Doing more tests, I see irregular behavior around depth/stencil images & layout transition barriers. On some captures, its the depth that is blocky and bugged (like in the rdc capture I provided) other times it's the stencil aspect of the image that is destroyed.

Full disclaimer, in my effort to reduce the size of the code, I noticed an issue with one of the barrier pair in the code I provided. Around the OIT pass, I wrongfully removed the pair of barriers that where converting from shader to depth stencil and vice versa. Still, fixing it had no impact on the issue.

I understand that this is a foreign code base so I would like to offer help debugging the issue if needed. (via video conf. or otherwise).

owenzhangzhengzhong commented 2 weeks ago

Hi @Onhi, Cursory look with synchronization validation enabled shows some errors: SYNC-HAZARD-READ-AFTER-WRITE SYNC-HAZARD-WRITE-AFTER-WRITE Associated with camera_depth and camera_image_view, can you look at how you're setting up the pipeline barriers associated with those command submissions. See attached full log of validation errors: Editor.txt Meanwhile we'll look further as well, Owen

Onhi commented 2 weeks ago

Fixed the validation errors using store op none (instead of store) on the read only usage of the camera_depth buffer in the OIT pass.

Sadly it didnt fix the main issue.

owenzhangzhengzhong commented 2 weeks ago

Did you fix all the validation issues? Can you post that code as well? With details on which lines you updated?

Onhi commented 2 weeks ago

Hi, I've uploaded a v2 of the reduced engine with fixes for validation errors and details of lines changed.

Onhi commented 2 weeks ago

I've updated the version again with more fixes (V3). This version can go through queue synchronization validatation & synchronization2 layer without error/warnings.

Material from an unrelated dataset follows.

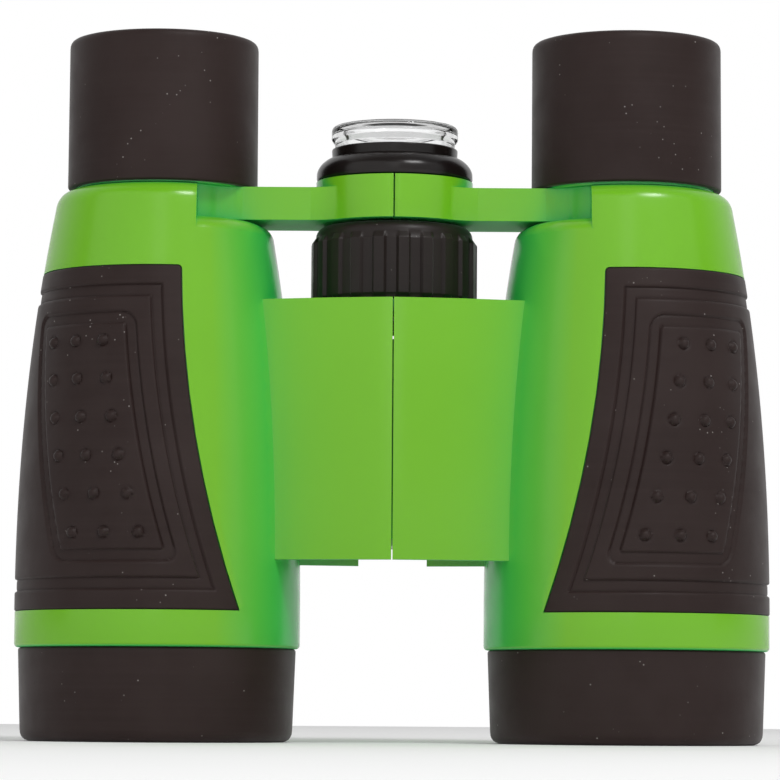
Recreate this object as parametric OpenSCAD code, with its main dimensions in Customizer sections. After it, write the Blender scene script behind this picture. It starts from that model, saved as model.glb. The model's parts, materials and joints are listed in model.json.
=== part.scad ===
// Folding Galilean binoculars with a central focus wheel and a compass, standing on their objective rims.
// The hinge axis is Z, the floor is z = 0, the eyepieces point up and the front faces -Y.

/* [Overall] */
// Distance between the two optical axes with the barrels fully open
axis_gap = 71.7; // [71:0.1:73]
// Wall thickness of the moulded shells
wall = 2; // [1.6:0.1:2.2]
// Gap between parts that move past each other on flat faces
slip = 0.1; // [0.05:0.01:0.15]
// Radial clearance of shafts that turn or slide in their bores
running = 0.06; // [0.02:0.01:0.09]

/* [Barrels] */
// Radius of the barrel just above its front band
front_r = 21.8; // [21.5:0.1:21.9]
// Radius of the barrel at the waist below the shoulder
waist_r = 17.3; // [17:0.1:17.5]
// Height of the top face of the front band
band_top = 19; // [18:0.1:19.4]
// Height of the waist
waist_z = 76.6; // [76:0.1:77]
// Exponent of the curve from band to waist
swell = 2.2; // [1.8:0.1:2.6]
// Height of the flat top of the barrel
barrel_top = 84.3; // [84:0.05:84.35]
// Radius of the rounded shoulder
shoulder_r = 3; // [2.5:0.1:3.5]

/* [Objective end] */
// Height of the rubber objective ring
ring_h = 14.1; // [13.5:0.1:14.1]
// Outer radius of the rubber ring at its top
ring_r = 21.2; // [20.8:0.1:21.4]
// Radius of the open hood in front of the lens
hood_r = 17; // [16.8:0.1:17.2]
// Radius of the objective lens
objective_r = 16.2; // [15.8:0.1:16.3]

/* [Hinge box] */
// Height of the lower edge of the hinge box
box_low = 27.4; // [26.5:0.1:28.5]
// Height of the upper edge of the hinge box
box_high = 66.9; // [66.6:0.1:66.9]
// Distance from the hinge axis to the front face at the seam
box_front = 15; // [14.5:0.1:15.2]
// Radius of the gently curved faces of the box
box_crown_r = 90; // [80:1:120]
// Angle of the face at the seam
box_crown_angle = 6.3; // [5:0.1:8]
// Lean of the faces, which stand further out at the bottom
box_lean = 1.5; // [0:0.1:2]
// Half width of the open slot down the back of the box
back_slot = 5.35; // [5.2:0.05:6]
// Radius of the hinge pin
pin_r = 2; // [1.8:0.1:2.2]

/* [Bridge] */
// Height of the underside of the bridge arms
arm_low = 79.4; // [79.4:0.02:79.48]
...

The problem with depth is still unresolved. :(

owenzhangzhengzhong commented 1 week ago

Hi @Onhi, Brief update, was able to not see the issue with triggering CmdBarrier call after every command driver side: Before: image

After: image (This is with resize the windows for a bit)

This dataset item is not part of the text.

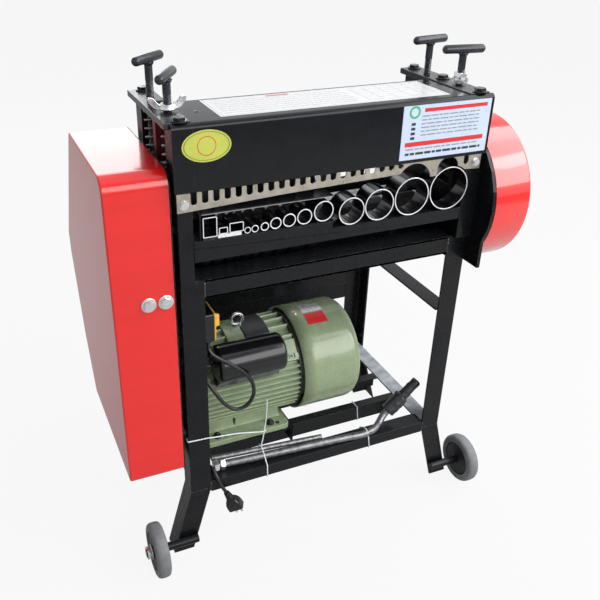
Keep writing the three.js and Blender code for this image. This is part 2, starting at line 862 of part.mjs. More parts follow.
// Feed roller with a small and a large section and a groove under every tube
function feedRoller(grooveXs) {
  const profile = [[shaftLeftEnd, 0], [shaftLeftEnd, shaftRadius], [rollerLeft, shaftRadius],
    [rollerLeft, smallRollerRadius]];
  for (const x of grooveXs.filter((place) => place < rollerStep)) {
    profile.push([x - rollerGroove, smallRollerRadius], [x, smallRollerRadius - rollerGroove],
      [x + rollerGroove, smallRollerRadius]);
  }
  profile.push([rollerStep, smallRollerRadius], [rollerStep, largeRollerRadius]);
  for (const x of grooveXs.filter((place) => place > rollerStep)) {
    profile.push([x - rollerGroove, largeRollerRadius], [x, largeRollerRadius - rollerGroove],
      [x + rollerGroove, largeRollerRadius]);
  }
  profile.push([rollerRight, largeRollerRadius], [rollerRight, shaftRadius],
    [shaftRightEnd, shaftRadius], [shaftRightEnd, 0]);
  addPiece('feed_roller', turnedX(shaftY, feedShaftZ, profile, rollerSides), steel);
}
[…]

After narrowing it down a bit it seems related to missing barriers after commands associated with direct dispatch and transfer copies involving an image. Still narrowing it down further.

Onhi commented 4 days ago

Wow! Very nice progress! Thanks for the update.

owenzhangzhengzhong commented 1 day ago

Hi @Onhi,

After narrowing it down further I see the issue resolved by adding this barrier:

VkMemoryBarrier mem_barrier{};
mem_barrier.sType         = VK_STRUCTURE_TYPE_MEMORY_BARRIER;
mem_barrier.srcAccessMask = VK_ACCESS_2_COLOR_ATTACHMENT_READ_BIT;
mem_barrier.dstAccessMask = VK_ACCESS_2_NONE;

vkCmdPipelineBarrier(command_buffer,
                     VK_PIPELINE_STAGE_NONE,
                     VK_PIPELINE_STAGE_2_TOP_OF_PIPE_BIT_KHR,
                     0,
                     1,
                     &mem_barrier,
                     0,
                     nullptr,
                     0,
                     nullptr);

In the file: AMDReproEngine\Oasis\code\Engine\Vulkan\Vulkan.Interface.h In the following functions after the Vulkan API calls: void copyImage(... After: vkCmdCopyImage2(command_buffer, &copy_image_info);

void copyBufferToImage(... After: vkCmdCopyBufferToImage2(command_buffer, &copy_buffer_to_image_info);

void copyImageToBuffer(... After: vkCmdCopyImageToBuffer2(command_buffer, &copy_image_to_buffer_info);

void blitImage(... After: vkCmdBlitImage2(command_buffer, &blit_image_info);

void dispatch(... After: vkCmdDispatch(command_buffer, p_group_count_x, p_group_count_y, p_group_count_z);

I see issue mostly resolved after adding the barrier in copyImage and dispatch. I suspect further optimizations can be made.